Story Description:
HarperCollins
US|September 1, 2013|Trade Paperback|ISBN: 978-0-06-222732-4
Yangsze Choo’s
stunning debut, The Ghost Bride, is a
startlingly original novel infused with Chinese folklore, romantic intrigue,
and unexpected supernatural twists.
Li Lan, the
daughter of a respectable Chinese family in colonial Malaysia, hopes for a favourable
marriage, but her father has lost his fortune, and she has few suitors. Instead, the wealthy Lim family urges her to
become a “ghost bride” for their son, who has recently died under mysterious
circumstances. Rarely practiced, a
traditional ghost marriage is used to placate a restless spirit. Such a union would guarantee Li Lan a home
for the rest of her days, but at what price?
Night after night,
Li Lan is drawn into the shadowy parallel world of the Chinese afterlife, where
she must uncover the Lim family’s darkest secrets – and the truth about her own
family.
My Review:
The
Ghost Bride, was an exhilarating ride through the
afterlife in Malacca, China. I felt
throughout the book that I was being pulled up a huge hill and then let down
for a wild ride on the other side. Over
and over throughout the book I was on this amazing journey.

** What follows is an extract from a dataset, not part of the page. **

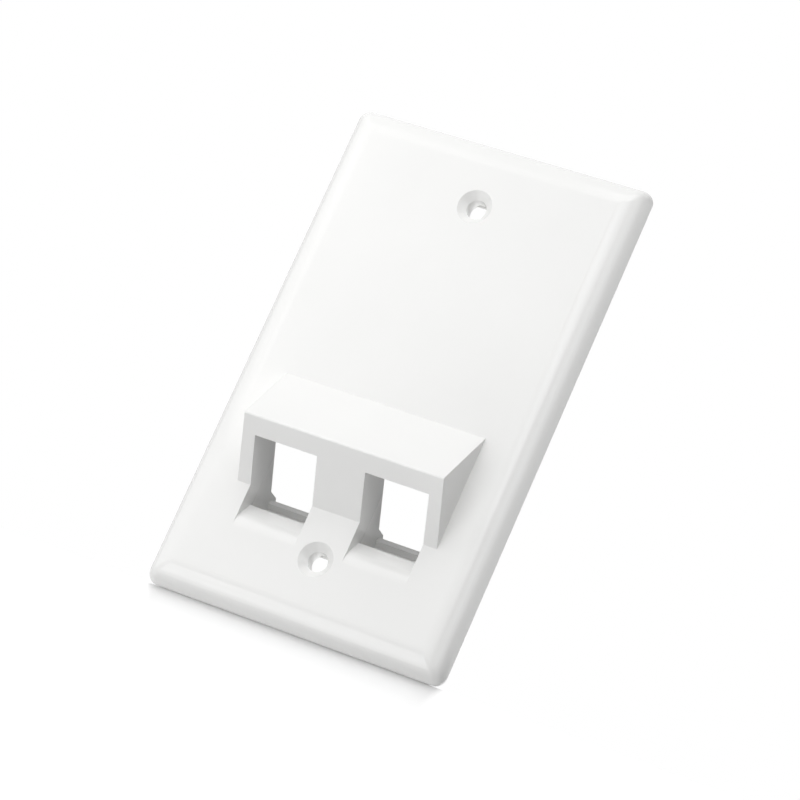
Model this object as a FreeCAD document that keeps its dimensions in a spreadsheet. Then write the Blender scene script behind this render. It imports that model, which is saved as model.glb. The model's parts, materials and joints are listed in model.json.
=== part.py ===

Li Lan, was the only daughter of a bankrupt
business man whose mother had already passed away years before. Her grandmother lived with them and doted on
Li Lan as her father was usually too buzzed out on opium to even carry a conversation
with her.
One day, Li Lan’s father asked her if she wanted
to become a “ghost bride” which apparently was a folk tradition of marriages to
ghosts in order to satisfy the spirits or allay a haunting. In other words, a living woman would be
married to a dead man with a real wedding taking place with a “rooster”
standing in for the dead bridegroom!
Of course, Li Lan thought her father was joking
but he was dead serious. He had been
approached by a member of the Lim family, the wealthiest family in all of
Malacca. If he agreed to Li Lan marrying
their dead son, Lim Tiang Ching, they would pay off all his debts and provide
himself and the grandmother with a comfortable living. Li Lan would live out her days in a beautiful
mansion with servants at her beck and call and the all the riches she could
ever hope for. Li Lan did not think this
was a good idea at all and said she would not ever consent to doing that.
Then, Lim Tiang Ching began invading her dreams
from the other side, even showing her the beautifully decorated reception hall
done in red. Li Lan told Lim Tiang Ching
it wasn’t going to happen, that she would never marry him.
Li Lan ends up visiting the Lim mansion and
becomes even more haunted by Lim Tiang Ching but also lays eyes on Ching’s new
heir, Tian Bai whom she found exceedingly handsome.
Night after night, Li Lan is drawn into the
afterlife. She meets Fan, a long
deceased spirit she sort of befriends who helps, Li Lan but ends up turning
against her later. She meets Er Lang who
is not of this world either but a guardian spirit, and Master Awyoung whom I
despised, along with a host of other worldly spirits.
Li Lan’s trek through the ‘Plains of the Dead’ had
me biting my fingernails and glancing around the room I was reading in every
few minutes. The puppet servants scared
me to death.
Can Li Lan find out the secrets of the Lim family
before her spirit is out of her body too long and is trapped in the ghostly
world forever?
Believe me, The
Ghost Bride will keep you reading long after bedtime.